È tempo di riscoprire Marinetti

A oltre 70 anni dalla scomparsa di Marinetti, non sarebbe forse ora di riscoprire il pensatore, il poeta, lo scrittore e il drammaturgo? Così ha fatto la Spagna con Unamuno per quanto franchista.
Piero Campomenosi
pierocampomenosi@liberoi.it

Caro Campomenosi,
Quando morì a Bellagio il 2 dicembre del 1944, Filippo Tommaso Marinetti, nato ad Alessandria d’Egitto nel 1876, era già un sopravvissuto. Nei mesi precedenti era stato in Russia con i soldati dell’Armir, aveva scritto qualche testo letterario sulla guerra (fra cui il Quarto d’ora di poesia della X Mas) e ricevuto una croce di guerra al valor militare. Ma era vecchio e malato. Vi erano ancora artisti e scrittori che si definivano futuristi, ma il loro stile era diventato ripetitivo e convenzionale, totalmente privo della vitalità e dell’audacia che avevano entusiasmato e scandalizzato la società europea dopo la pubblicazione del suo Manifesto sulla prima pagina del Figaro, il 20 febbraio 1909. Per molti aspetti la parabola di Marinetti non è molto diversa da quella di Mussolini, a cui rimase fedele anche durante la Repubblica di Salò. Come il caporale dei bersaglieri era diventato Maresciallo dell’Impero, così il poeta di «parole in libertà» e il nemico del «chiaro di luna», era diventato Accademico d’Italia. È certamente vero tuttavia, caro Campomenosi, che i suoi manifesti e alcuni suoi testi teorici sull’arte futurista meritano di essere riletti.

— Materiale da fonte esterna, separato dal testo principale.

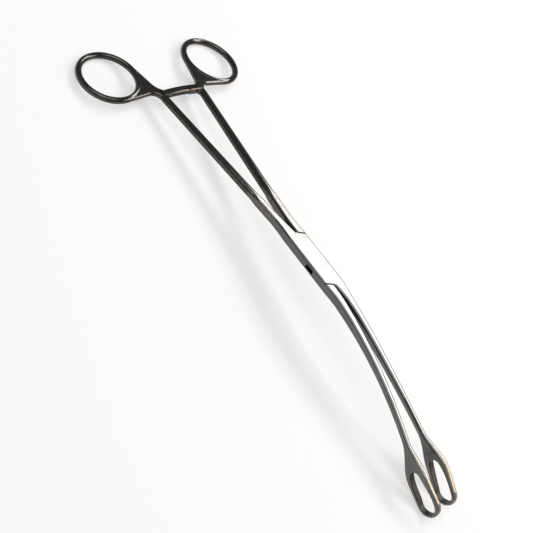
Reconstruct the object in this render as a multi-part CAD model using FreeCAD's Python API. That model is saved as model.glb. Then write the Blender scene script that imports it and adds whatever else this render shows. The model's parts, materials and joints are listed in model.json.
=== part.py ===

Se Marinetti è pressoché dimenticato, il suo movimento, invece, continua a interessare gli storici della cultura. Il futurismo non fu la prima delle avanguardie artistiche del Novecento, ma fu per qualche anno quella che ebbe il maggiori numero di critici e ammiratori. I maggiori musei non lo hanno dimenticato e le grandi esposizioni dedicate al futurismo sono state dal 2008 almeno tre. La prima, al Centre Pompidou di Parigi dall’ottobre del 2008 al gennaio del 2009, s’intitola «Il futurismo a Parigi, una avanguardia esplosiva» e comprende sezioni dedicate ai pittori italiani, al vorticismo inglese, all’orfismo (nato a Parigi nel 1910) e al cubo-futurismo russo. La seconda, alla Tate Gallery di Londra dal giugno al settembre del 2009, s’intitola semplicemente «Futurism» e segue il movimento, come quella del Centre Pompidou, attraverso le sue diverse incarnazioni europee. La terza, al Museo Guggenheim di New York dal febbraio al settembre 2014, si intitola «Il futurismo italiano 1909-1944» e ha un sottotitolo «ricostruire l’universo» che allude alle più vaste ambizioni ideologiche dei manifesti di Marinetti.